FT appealed to the Appellate Division which affirmed the
trial judge on each issue. FT tried to
argue that its motor carriers were independent contractors but not
subcontractors under Section 79(a). The Court disagreed: “Because
the shipping companies that hire FT for individual shipments exercise little
control over FT’s transportation services, FT is clearly a ‘contractor’ for
those shipping companies within the meaning of N.J.S.A. 34:15-79(a).” The
Court added, “… subcontracting is merely ‘farming out’ to others all or part of
work contracted to be performed by the original contractor.” The Court said:
Shippers hire FT to consolidate and
transport goods. FT consolidates the
goods itself and then subcontracts with the carriers to perform the
transportation. Therefore, FT is a
contractor, and the carriers it uses to fulfill part of its contracts with
shippers are subcontractors.
Next, FT argued that carriers are not employees of FT but
are independent contractors. For its
part, NJM had already conceded this argument and had never argued that the
carriers were employees of FT. Rather,
NJM argued that the issue pertained to the employees
of the motor carriers who might be injured. The Court said:
By operation of N.J.S.A. 34:15-79(a), to the extent these carriers fail
to satisfy their statutory obligation, Fournier Trucking, as the general
contractor, is obliged to provide benefits to any carrier employee who suffers
an injury while providing services under Fournier Trucking’s general contract.

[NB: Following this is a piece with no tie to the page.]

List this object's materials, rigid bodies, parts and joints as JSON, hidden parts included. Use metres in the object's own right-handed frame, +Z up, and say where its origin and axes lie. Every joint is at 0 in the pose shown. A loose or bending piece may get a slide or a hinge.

This opinion provides excellent clarity on the relationship
between the terms “independent contractor” and “subcontractor” for purposes of
Section 79. In effect, the Appellate
Division was saying that for the purposes of Section 79, an independent
contractor can be a subcontractor. The
case also provides the best discussion of any modern New Jersey case on the
duty of the policy holder to provide accurate and complete information to its workers’
compensation carrier and the ramifications of failing to do so. This case is unreported but merits
reconsideration by the Committee on Publications.